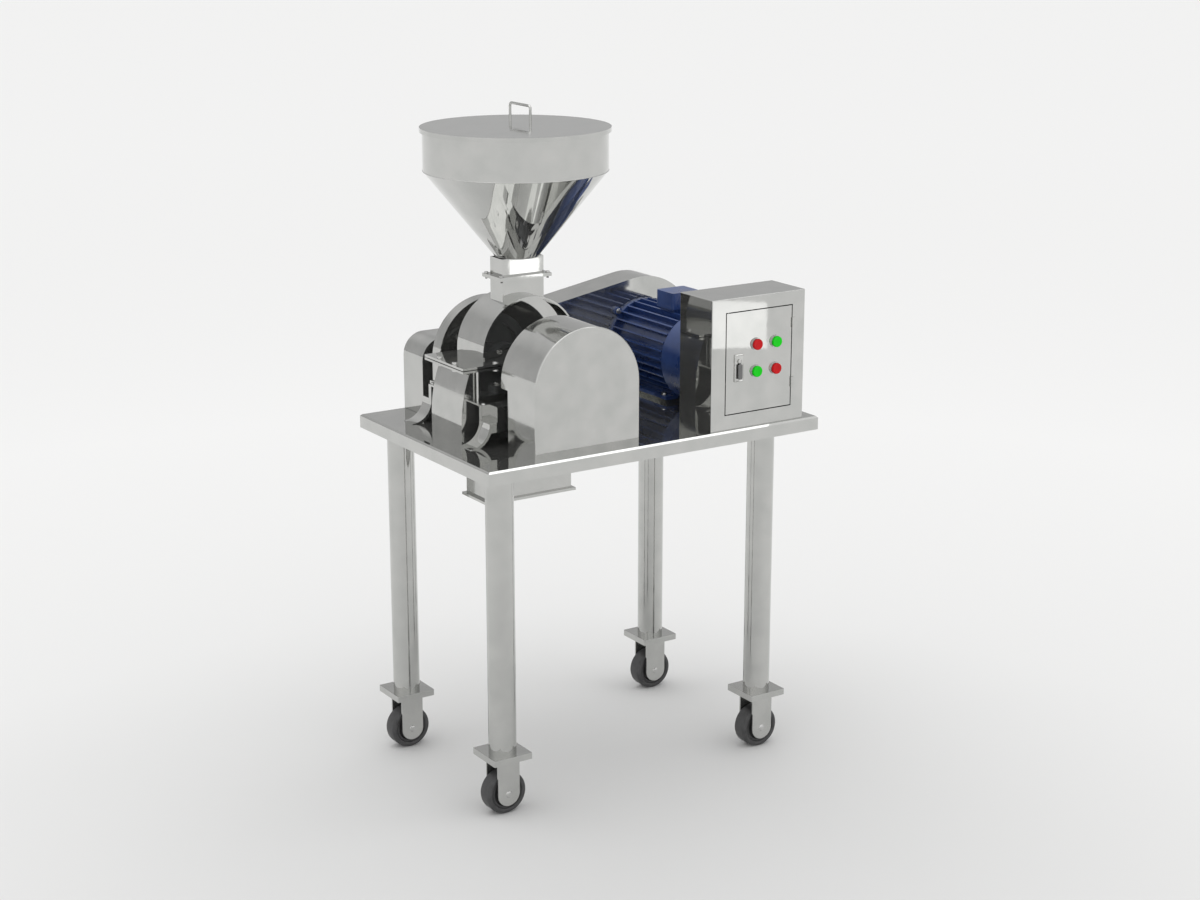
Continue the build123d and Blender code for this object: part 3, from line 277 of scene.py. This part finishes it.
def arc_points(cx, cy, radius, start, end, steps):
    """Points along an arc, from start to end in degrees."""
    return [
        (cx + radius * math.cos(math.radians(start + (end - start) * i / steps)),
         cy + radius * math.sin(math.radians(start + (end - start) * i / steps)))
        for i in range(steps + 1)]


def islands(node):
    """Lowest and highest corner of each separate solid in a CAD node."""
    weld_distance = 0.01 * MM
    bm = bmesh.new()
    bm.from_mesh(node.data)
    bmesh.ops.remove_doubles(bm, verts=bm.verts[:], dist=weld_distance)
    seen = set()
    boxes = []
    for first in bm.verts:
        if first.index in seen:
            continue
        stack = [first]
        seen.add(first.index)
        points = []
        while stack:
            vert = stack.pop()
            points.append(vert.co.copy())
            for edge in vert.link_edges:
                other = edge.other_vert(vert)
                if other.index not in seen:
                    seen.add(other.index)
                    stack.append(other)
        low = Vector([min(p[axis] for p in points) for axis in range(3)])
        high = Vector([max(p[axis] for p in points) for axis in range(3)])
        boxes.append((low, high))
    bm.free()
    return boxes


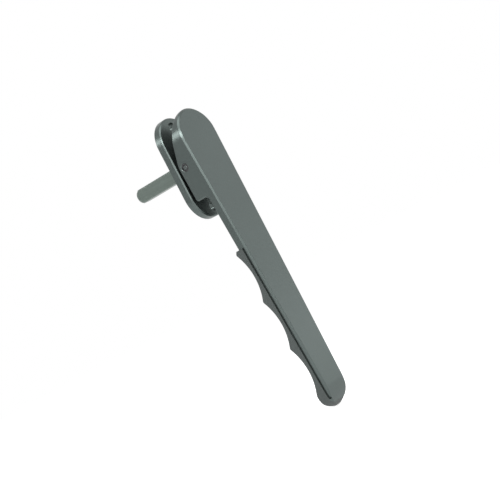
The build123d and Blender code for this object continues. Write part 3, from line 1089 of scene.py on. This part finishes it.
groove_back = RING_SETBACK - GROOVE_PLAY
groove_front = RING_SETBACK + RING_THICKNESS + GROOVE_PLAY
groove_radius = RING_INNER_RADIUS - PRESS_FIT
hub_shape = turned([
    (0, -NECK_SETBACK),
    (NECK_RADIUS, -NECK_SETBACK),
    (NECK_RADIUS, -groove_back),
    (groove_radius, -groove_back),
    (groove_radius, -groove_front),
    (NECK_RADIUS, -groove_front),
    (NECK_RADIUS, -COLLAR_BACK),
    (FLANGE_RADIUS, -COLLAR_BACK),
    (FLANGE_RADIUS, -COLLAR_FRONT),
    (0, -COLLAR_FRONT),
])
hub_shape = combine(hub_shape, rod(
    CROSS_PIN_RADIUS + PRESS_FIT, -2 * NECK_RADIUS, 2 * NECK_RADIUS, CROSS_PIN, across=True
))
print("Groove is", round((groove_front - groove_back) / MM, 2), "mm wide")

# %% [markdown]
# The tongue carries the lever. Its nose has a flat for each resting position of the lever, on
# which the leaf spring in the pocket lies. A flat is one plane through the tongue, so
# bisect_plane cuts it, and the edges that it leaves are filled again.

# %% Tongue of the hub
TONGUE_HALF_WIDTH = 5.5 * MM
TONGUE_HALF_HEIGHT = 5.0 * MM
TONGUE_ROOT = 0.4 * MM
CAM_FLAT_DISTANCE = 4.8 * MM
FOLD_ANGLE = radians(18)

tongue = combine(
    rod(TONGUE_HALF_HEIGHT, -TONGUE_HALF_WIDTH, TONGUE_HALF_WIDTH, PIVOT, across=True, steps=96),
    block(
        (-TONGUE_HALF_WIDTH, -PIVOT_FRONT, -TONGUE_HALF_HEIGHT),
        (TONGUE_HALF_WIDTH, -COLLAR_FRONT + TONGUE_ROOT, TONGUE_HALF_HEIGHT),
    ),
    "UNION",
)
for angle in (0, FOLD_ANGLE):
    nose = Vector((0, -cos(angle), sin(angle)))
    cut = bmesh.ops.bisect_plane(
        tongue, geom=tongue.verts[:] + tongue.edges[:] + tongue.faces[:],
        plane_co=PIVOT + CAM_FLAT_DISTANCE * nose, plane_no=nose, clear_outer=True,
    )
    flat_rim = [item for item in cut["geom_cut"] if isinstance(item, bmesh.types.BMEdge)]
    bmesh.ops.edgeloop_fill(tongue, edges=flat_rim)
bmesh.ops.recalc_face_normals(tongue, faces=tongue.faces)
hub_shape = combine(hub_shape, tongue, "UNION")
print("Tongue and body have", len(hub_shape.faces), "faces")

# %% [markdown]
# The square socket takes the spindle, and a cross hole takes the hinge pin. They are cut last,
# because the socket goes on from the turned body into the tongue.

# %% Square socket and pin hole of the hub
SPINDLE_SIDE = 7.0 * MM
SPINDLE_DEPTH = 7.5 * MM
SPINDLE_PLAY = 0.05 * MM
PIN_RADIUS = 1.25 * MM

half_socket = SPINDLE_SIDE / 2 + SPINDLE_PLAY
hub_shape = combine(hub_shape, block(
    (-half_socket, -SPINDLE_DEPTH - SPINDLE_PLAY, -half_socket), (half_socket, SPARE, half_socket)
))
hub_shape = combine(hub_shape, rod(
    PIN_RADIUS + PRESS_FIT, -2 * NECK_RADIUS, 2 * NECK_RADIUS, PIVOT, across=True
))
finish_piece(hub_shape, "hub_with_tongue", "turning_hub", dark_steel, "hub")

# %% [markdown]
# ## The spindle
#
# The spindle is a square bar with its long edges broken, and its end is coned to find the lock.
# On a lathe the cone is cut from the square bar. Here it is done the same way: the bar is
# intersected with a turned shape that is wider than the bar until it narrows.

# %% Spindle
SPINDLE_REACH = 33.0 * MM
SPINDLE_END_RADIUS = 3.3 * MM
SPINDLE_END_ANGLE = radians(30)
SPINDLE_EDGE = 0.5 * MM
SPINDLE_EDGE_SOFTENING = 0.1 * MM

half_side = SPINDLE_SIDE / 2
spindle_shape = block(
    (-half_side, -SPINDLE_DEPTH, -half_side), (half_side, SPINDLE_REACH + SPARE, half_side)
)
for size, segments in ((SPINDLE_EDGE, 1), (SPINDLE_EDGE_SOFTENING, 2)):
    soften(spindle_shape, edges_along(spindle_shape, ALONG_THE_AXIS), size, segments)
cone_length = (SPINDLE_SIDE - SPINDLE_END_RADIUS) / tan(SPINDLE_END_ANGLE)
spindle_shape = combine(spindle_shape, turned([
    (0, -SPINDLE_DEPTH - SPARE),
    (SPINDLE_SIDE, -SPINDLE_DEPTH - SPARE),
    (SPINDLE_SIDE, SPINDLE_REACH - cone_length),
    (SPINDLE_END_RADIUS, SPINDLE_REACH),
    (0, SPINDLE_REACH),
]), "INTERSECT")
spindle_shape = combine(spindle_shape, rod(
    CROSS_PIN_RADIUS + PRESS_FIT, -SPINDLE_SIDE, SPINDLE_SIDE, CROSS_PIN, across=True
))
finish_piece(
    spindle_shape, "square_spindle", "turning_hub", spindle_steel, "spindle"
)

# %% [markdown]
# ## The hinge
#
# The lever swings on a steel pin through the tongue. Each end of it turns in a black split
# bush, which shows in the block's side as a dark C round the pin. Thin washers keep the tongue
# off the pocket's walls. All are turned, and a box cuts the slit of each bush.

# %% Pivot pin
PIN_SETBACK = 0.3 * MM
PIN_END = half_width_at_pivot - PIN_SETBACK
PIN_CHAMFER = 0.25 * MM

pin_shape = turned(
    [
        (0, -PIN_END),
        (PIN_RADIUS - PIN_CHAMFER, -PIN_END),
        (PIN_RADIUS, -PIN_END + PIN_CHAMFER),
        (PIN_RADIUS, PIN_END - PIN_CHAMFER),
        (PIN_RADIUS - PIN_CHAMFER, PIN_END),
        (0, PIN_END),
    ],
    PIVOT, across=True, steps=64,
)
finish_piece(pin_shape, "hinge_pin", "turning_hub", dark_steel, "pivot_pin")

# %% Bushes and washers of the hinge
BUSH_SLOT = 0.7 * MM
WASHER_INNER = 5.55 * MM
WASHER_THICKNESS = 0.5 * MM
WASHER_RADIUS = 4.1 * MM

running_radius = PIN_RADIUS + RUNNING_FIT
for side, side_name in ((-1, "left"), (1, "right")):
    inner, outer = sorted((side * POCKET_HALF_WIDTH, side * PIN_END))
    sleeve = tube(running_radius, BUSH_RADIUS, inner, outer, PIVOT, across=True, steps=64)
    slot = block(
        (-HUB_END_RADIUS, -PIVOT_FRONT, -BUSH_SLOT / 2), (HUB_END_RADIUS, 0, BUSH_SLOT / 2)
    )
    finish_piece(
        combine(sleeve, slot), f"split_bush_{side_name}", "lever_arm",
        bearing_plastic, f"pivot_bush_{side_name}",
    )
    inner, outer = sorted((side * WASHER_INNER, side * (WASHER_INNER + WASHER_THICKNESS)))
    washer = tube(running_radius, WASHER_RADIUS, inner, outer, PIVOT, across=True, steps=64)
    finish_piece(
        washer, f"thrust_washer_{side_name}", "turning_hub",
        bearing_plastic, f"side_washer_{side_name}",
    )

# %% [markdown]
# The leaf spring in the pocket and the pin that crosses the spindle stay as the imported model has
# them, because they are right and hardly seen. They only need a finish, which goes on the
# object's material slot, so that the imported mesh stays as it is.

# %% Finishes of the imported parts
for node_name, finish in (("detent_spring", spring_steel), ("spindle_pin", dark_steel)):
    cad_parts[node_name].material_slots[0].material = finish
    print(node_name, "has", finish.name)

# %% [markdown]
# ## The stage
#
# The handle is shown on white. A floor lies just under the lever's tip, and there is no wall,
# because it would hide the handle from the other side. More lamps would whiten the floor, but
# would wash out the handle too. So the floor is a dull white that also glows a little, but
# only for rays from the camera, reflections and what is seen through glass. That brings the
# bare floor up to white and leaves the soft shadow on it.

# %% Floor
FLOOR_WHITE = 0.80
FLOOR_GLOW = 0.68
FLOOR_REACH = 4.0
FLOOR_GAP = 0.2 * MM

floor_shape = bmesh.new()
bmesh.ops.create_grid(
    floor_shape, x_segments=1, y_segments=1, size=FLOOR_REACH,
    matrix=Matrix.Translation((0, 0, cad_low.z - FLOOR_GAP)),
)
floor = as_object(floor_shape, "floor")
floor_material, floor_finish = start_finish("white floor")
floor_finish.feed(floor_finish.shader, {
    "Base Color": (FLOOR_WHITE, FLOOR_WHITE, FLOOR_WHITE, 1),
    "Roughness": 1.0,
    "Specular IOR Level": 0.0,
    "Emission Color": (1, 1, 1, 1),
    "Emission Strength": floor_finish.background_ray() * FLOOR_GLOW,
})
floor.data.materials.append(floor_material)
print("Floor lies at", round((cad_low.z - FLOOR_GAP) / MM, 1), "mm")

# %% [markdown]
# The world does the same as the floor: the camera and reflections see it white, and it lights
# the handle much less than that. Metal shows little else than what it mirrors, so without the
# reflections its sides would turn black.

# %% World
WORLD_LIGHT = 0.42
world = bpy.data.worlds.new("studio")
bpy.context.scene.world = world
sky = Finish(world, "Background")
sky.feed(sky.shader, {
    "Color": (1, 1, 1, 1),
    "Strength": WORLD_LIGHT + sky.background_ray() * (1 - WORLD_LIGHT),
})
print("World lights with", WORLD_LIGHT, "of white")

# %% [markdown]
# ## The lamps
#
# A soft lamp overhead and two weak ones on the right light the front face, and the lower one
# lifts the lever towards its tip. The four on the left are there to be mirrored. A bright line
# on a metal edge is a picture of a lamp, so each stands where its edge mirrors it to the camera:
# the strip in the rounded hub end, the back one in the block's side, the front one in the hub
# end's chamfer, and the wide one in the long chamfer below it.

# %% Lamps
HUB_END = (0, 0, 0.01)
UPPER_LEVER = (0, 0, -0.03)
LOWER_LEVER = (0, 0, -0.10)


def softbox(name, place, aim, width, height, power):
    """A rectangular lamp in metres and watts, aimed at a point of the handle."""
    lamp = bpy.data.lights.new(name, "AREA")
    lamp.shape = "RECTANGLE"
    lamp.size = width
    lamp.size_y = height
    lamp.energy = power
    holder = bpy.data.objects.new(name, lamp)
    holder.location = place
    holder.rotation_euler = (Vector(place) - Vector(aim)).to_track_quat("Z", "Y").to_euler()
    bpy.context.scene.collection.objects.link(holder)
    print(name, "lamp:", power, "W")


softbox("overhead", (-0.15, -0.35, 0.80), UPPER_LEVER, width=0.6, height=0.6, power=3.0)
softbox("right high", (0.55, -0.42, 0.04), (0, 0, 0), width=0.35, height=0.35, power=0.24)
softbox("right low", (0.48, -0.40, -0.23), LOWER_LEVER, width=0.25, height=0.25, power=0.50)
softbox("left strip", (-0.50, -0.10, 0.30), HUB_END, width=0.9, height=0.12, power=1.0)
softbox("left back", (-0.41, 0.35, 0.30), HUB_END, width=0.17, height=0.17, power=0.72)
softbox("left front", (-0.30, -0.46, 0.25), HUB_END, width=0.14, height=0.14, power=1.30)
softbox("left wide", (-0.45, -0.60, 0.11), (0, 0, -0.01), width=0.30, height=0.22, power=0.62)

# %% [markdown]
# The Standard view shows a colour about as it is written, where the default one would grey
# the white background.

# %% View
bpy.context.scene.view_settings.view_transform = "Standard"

Written instruction: Give again, word for word, the lines of the listing, starting at its first line and ending with the line containing "for i in range(steps + 1)]".

Output below:
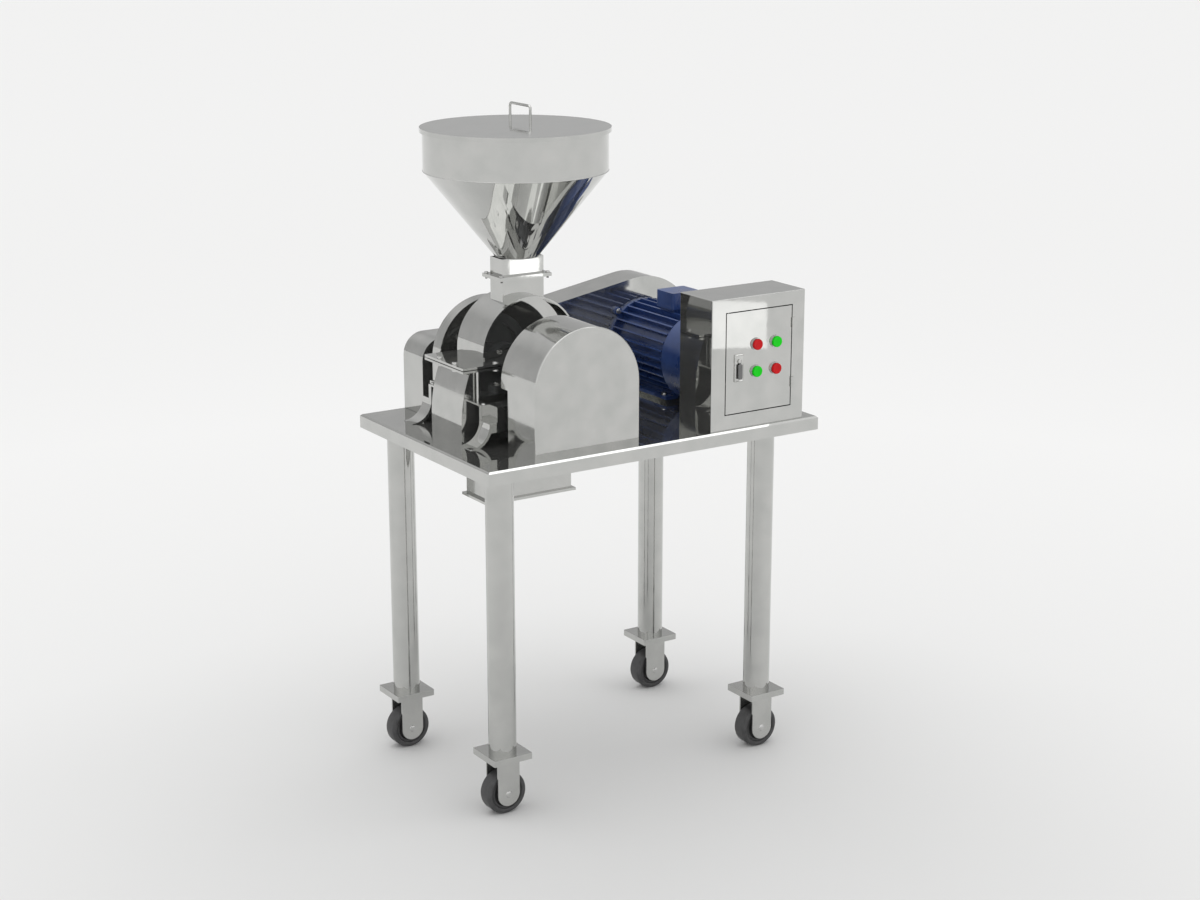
Continue the build123d and Blender code for this object: part 3, from line 277 of scene.py. This part finishes it.
def arc_points(cx, cy, radius, start, end, steps):
    """Points along an arc, from start to end in degrees."""
    return [
        (cx + radius * math.cos(math.radians(start + (end - start) * i / steps)),
         cy + radius * math.sin(math.radians(start + (end - start) * i / steps)))
        for i in range(steps + 1)]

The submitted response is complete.